Aim of the exercise: Reproduce the top of the data verbatim, through and including the line that contains "const CORNER_PULL_CROWN = 0.035;".

━━━━━ Recorded information ━━━━━

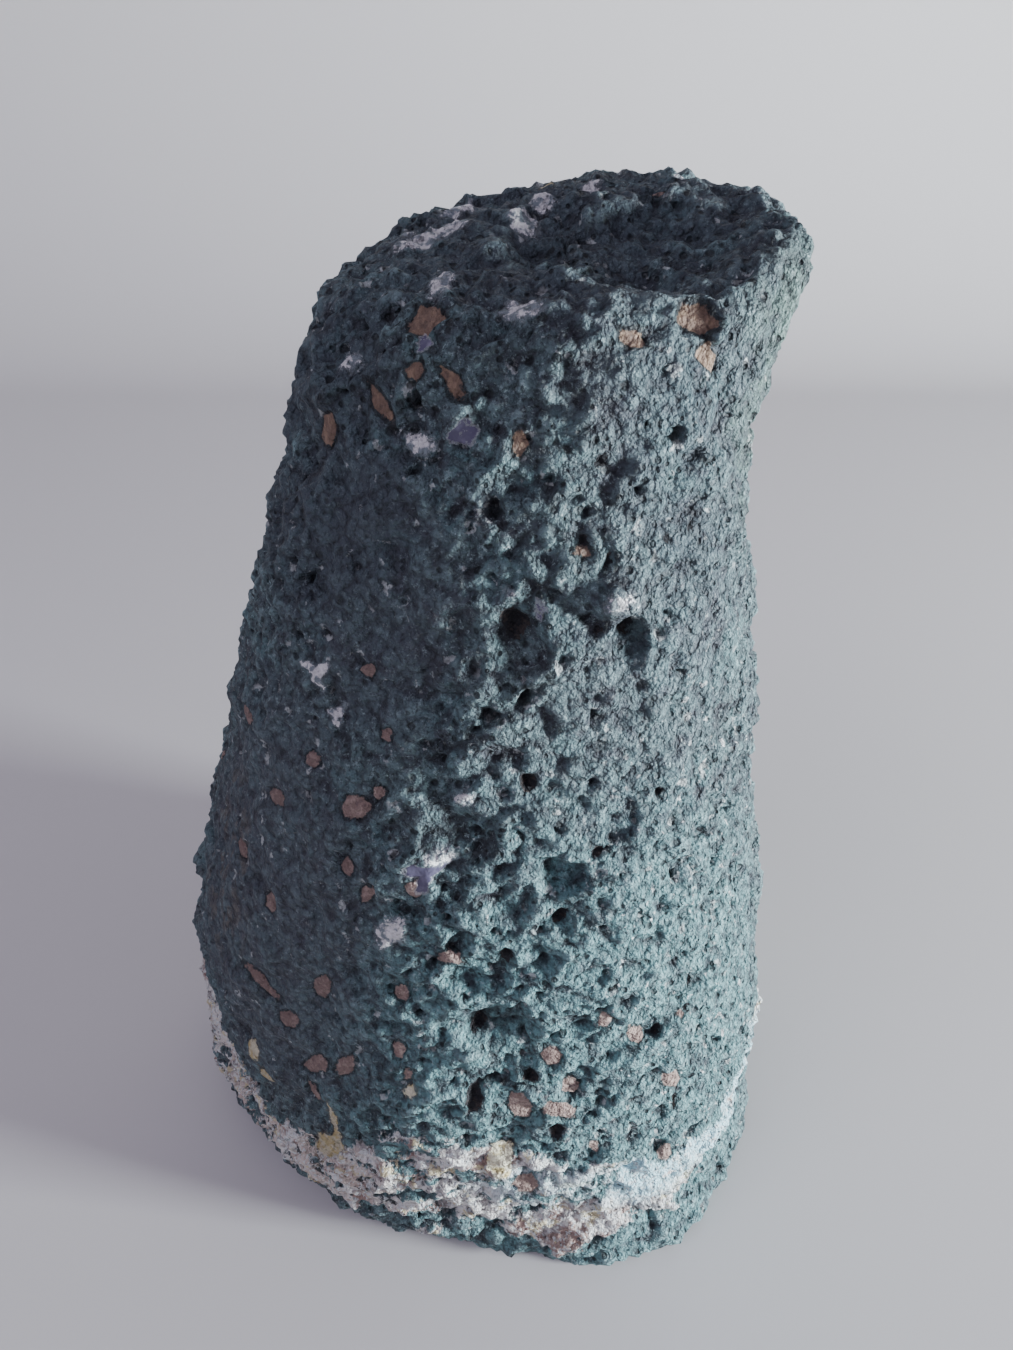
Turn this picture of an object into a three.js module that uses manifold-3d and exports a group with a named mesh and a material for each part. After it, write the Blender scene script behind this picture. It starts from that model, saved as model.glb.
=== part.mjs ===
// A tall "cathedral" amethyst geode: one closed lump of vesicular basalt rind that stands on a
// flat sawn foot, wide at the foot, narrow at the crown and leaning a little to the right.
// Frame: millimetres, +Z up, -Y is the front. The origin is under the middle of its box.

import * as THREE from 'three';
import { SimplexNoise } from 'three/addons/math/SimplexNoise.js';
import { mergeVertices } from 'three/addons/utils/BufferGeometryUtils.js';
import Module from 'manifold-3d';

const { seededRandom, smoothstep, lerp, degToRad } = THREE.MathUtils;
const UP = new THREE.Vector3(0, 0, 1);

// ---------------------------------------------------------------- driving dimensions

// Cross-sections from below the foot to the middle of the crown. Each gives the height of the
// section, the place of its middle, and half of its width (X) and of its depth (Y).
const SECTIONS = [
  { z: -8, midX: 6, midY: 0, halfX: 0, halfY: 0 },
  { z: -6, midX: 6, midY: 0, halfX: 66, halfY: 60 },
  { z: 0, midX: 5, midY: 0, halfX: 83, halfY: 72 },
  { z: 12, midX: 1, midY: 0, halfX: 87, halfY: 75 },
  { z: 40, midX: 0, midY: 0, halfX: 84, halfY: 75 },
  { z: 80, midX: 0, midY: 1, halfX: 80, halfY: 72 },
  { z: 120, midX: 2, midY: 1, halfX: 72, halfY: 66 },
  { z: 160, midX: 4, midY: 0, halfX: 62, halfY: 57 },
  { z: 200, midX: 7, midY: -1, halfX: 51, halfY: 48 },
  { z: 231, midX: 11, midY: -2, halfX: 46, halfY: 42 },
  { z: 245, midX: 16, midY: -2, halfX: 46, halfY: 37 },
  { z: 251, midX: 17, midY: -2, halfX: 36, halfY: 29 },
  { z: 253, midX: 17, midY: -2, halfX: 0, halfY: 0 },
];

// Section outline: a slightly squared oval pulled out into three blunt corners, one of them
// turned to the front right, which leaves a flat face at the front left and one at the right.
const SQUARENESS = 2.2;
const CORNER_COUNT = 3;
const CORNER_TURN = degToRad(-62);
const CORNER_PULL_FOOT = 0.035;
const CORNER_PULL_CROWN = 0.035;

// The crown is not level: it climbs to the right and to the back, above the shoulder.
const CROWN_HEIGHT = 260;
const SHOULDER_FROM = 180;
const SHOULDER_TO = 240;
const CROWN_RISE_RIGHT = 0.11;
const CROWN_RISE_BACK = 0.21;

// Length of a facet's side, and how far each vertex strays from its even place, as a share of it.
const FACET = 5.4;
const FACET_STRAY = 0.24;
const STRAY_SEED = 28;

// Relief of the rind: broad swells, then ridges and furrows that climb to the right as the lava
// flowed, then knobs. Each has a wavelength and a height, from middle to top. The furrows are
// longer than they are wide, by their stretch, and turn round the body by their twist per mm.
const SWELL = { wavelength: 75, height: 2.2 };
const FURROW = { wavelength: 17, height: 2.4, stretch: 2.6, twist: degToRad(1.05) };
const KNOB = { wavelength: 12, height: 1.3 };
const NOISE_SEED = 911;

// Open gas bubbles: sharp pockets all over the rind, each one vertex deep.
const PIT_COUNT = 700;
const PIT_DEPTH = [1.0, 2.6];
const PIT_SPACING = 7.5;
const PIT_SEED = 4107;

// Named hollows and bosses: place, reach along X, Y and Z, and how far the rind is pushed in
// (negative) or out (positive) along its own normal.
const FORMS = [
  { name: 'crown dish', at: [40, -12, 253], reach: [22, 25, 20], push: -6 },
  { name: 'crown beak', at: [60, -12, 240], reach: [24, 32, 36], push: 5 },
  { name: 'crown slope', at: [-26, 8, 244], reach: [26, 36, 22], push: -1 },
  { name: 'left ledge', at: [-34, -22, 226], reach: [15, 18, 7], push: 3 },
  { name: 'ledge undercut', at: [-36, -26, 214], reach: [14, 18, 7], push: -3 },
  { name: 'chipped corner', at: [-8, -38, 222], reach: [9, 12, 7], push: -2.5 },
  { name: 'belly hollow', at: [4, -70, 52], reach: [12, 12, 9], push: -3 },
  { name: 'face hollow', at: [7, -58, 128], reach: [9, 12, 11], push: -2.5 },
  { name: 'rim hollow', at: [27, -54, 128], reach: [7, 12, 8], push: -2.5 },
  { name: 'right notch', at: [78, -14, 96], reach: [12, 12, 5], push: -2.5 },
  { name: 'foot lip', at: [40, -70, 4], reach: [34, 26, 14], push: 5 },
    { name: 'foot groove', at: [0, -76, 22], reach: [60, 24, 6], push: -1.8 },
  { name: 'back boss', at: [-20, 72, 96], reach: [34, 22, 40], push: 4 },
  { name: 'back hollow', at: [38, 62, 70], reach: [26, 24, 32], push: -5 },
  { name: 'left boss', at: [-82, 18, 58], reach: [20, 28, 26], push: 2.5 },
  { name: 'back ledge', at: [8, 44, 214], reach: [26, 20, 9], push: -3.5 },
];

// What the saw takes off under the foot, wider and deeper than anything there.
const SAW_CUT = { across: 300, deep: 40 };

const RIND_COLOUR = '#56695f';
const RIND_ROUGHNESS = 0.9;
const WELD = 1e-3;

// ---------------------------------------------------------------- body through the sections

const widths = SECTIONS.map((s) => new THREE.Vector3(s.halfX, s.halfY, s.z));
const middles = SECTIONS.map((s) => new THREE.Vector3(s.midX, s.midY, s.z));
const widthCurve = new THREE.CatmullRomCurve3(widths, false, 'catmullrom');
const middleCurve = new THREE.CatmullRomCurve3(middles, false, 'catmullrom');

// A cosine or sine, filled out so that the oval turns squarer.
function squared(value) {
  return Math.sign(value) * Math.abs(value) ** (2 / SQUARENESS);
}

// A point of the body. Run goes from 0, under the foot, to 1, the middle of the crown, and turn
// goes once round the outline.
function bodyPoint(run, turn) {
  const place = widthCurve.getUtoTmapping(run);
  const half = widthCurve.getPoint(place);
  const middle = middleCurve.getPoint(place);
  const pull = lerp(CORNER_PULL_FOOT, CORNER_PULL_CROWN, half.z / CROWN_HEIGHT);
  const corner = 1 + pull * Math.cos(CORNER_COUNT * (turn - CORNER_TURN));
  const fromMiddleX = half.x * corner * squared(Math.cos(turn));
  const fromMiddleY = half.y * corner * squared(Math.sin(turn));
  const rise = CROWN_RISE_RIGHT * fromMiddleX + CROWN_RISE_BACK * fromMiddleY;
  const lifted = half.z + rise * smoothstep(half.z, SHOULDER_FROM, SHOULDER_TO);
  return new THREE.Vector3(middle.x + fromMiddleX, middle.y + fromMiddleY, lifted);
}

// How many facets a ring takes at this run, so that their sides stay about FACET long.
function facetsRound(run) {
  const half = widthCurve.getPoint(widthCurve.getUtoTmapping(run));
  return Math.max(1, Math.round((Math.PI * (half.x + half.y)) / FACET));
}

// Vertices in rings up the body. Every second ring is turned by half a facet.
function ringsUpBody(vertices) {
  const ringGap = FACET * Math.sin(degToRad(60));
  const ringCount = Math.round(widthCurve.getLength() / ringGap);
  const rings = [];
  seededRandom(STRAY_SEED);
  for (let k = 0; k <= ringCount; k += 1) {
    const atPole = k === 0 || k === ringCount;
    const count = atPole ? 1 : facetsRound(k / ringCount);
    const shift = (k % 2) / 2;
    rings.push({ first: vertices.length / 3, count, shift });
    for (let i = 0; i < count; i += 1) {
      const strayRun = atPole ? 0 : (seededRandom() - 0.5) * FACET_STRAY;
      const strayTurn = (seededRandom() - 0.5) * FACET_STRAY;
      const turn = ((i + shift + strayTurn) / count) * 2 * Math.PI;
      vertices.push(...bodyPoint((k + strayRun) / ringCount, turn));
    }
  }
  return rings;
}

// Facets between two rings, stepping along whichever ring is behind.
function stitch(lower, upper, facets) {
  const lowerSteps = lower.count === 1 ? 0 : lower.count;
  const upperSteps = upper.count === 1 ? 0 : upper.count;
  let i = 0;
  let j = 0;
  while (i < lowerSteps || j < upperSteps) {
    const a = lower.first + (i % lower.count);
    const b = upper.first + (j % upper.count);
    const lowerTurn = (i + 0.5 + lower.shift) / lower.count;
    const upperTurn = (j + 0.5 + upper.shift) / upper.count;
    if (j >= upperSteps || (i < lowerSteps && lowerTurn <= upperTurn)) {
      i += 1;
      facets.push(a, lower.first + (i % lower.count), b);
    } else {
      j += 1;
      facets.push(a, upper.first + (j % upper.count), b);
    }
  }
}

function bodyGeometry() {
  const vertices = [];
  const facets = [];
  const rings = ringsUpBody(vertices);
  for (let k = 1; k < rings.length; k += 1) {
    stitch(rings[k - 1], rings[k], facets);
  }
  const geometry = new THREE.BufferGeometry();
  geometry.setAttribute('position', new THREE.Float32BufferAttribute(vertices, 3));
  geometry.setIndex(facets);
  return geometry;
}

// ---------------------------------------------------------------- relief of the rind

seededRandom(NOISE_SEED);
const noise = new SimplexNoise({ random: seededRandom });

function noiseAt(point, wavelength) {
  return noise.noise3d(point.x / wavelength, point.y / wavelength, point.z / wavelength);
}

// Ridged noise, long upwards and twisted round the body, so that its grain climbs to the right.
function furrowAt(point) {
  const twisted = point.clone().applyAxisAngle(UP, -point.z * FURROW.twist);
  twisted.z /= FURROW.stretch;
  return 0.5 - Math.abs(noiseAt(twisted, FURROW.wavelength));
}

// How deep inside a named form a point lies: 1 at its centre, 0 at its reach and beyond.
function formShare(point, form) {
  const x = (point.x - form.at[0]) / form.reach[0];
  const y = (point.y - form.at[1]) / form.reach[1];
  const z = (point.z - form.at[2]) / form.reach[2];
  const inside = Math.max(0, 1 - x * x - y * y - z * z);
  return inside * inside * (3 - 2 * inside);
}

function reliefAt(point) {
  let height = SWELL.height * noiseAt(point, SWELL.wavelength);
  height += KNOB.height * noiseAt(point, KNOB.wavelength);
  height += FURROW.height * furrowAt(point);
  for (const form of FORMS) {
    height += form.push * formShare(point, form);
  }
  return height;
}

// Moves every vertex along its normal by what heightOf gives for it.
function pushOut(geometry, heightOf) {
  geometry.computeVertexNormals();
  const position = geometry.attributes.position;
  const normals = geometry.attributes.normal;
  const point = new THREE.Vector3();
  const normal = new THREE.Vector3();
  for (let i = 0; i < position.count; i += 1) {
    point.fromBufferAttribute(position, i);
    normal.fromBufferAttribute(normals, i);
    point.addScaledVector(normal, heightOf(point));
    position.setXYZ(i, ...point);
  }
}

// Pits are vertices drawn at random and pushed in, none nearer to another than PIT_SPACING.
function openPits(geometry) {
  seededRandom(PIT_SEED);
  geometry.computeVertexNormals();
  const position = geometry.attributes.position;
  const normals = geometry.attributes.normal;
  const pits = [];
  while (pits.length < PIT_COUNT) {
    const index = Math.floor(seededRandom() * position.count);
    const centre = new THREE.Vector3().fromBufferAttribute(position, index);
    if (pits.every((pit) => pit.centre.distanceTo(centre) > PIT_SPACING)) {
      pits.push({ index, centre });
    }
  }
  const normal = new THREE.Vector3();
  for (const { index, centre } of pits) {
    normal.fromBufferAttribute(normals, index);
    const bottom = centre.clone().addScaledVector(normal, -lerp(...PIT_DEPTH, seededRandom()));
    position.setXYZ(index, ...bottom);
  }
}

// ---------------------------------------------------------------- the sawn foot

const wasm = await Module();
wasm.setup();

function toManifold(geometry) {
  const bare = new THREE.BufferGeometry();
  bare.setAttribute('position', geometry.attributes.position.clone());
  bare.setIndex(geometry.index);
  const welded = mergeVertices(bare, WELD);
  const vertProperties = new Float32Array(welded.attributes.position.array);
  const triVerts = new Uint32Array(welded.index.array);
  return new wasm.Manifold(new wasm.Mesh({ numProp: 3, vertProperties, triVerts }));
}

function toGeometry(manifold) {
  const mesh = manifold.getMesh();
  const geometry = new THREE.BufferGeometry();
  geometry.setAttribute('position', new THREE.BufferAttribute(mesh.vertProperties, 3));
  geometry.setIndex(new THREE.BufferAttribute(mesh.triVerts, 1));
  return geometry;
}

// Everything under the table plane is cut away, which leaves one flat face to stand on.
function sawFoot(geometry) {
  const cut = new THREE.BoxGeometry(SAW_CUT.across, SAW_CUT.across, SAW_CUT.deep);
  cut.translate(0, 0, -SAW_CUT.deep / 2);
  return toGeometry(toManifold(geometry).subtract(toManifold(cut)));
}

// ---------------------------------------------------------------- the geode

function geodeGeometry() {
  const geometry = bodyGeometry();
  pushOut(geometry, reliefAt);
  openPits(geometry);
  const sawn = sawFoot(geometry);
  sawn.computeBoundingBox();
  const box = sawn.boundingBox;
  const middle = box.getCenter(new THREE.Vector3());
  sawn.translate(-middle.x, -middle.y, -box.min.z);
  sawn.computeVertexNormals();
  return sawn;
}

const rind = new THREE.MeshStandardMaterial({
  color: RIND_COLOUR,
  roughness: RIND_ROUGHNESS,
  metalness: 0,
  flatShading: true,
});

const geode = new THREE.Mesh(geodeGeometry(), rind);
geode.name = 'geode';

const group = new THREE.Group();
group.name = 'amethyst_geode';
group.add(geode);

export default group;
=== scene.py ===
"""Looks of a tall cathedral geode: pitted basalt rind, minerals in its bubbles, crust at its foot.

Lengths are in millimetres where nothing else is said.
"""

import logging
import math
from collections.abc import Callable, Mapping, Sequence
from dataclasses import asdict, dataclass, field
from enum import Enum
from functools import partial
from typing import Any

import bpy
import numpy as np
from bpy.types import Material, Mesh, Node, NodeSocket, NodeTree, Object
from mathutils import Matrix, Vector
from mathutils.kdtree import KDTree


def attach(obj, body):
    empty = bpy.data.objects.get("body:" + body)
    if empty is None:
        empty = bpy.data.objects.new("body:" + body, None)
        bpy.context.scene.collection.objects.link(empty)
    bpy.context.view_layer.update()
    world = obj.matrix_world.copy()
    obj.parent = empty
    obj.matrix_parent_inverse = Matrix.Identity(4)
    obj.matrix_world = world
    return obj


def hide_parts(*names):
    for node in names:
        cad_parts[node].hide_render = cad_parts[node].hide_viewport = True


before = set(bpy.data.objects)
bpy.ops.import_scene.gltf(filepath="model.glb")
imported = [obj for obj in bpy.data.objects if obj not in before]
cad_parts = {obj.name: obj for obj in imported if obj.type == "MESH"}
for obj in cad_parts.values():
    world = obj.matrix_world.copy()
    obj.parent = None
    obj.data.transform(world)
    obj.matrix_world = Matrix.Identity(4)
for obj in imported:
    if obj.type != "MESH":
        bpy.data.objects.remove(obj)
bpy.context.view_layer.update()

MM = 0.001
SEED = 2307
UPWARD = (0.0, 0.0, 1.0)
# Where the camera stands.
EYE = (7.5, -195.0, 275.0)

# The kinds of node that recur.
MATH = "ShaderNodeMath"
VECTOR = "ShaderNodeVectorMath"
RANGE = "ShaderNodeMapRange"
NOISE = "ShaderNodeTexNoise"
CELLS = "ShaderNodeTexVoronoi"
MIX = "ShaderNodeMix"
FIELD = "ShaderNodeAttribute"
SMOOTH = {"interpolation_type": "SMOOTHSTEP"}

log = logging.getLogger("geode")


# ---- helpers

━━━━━

Result of the exercise:
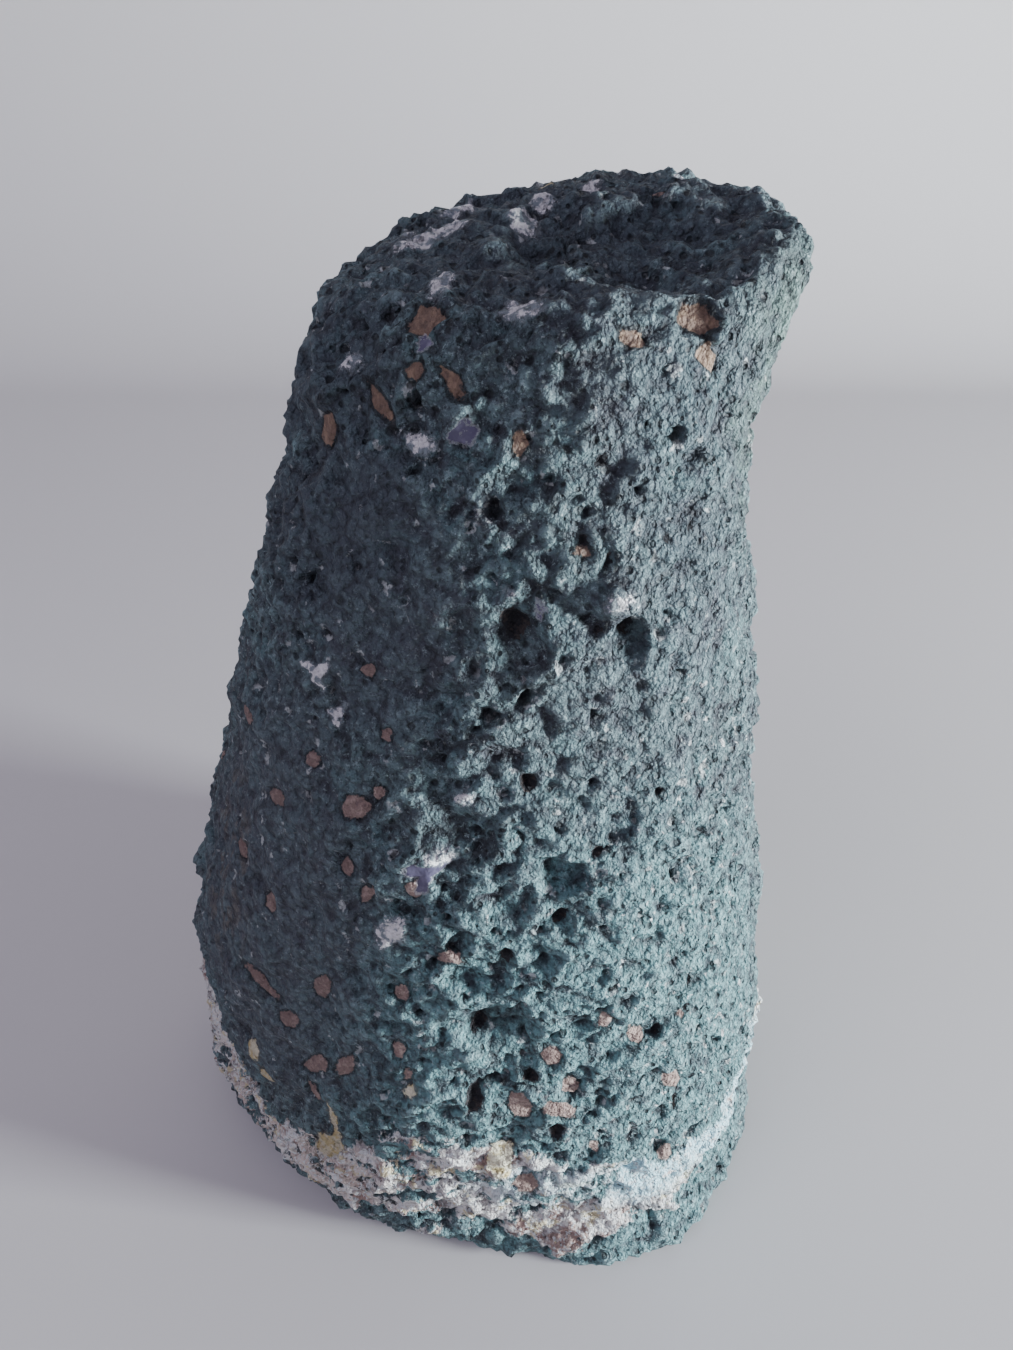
Turn this picture of an object into a three.js module that uses manifold-3d and exports a group with a named mesh and a material for each part. After it, write the Blender scene script behind this picture. It starts from that model, saved as model.glb.
=== part.mjs ===
// A tall "cathedral" amethyst geode: one closed lump of vesicular basalt rind that stands on a
// flat sawn foot, wide at the foot, narrow at the crown and leaning a little to the right.
// Frame: millimetres, +Z up, -Y is the front. The origin is under the middle of its box.

import * as THREE from 'three';
import { SimplexNoise } from 'three/addons/math/SimplexNoise.js';
import { mergeVertices } from 'three/addons/utils/BufferGeometryUtils.js';
import Module from 'manifold-3d';

const { seededRandom, smoothstep, lerp, degToRad } = THREE.MathUtils;
const UP = new THREE.Vector3(0, 0, 1);

// ---------------------------------------------------------------- driving dimensions

// Cross-sections from below the foot to the middle of the crown. Each gives the height of the
// section, the place of its middle, and half of its width (X) and of its depth (Y).
const SECTIONS = [
  { z: -8, midX: 6, midY: 0, halfX: 0, halfY: 0 },
  { z: -6, midX: 6, midY: 0, halfX: 66, halfY: 60 },
  { z: 0, midX: 5, midY: 0, halfX: 83, halfY: 72 },
  { z: 12, midX: 1, midY: 0, halfX: 87, halfY: 75 },
  { z: 40, midX: 0, midY: 0, halfX: 84, halfY: 75 },
  { z: 80, midX: 0, midY: 1, halfX: 80, halfY: 72 },
  { z: 120, midX: 2, midY: 1, halfX: 72, halfY: 66 },
  { z: 160, midX: 4, midY: 0, halfX: 62, halfY: 57 },
  { z: 200, midX: 7, midY: -1, halfX: 51, halfY: 48 },
  { z: 231, midX: 11, midY: -2, halfX: 46, halfY: 42 },
  { z: 245, midX: 16, midY: -2, halfX: 46, halfY: 37 },
  { z: 251, midX: 17, midY: -2, halfX: 36, halfY: 29 },
  { z: 253, midX: 17, midY: -2, halfX: 0, halfY: 0 },
];

// Section outline: a slightly squared oval pulled out into three blunt corners, one of them
// turned to the front right, which leaves a flat face at the front left and one at the right.
const SQUARENESS = 2.2;
const CORNER_COUNT = 3;
const CORNER_TURN = degToRad(-62);
const CORNER_PULL_FOOT = 0.035;
const CORNER_PULL_CROWN = 0.035;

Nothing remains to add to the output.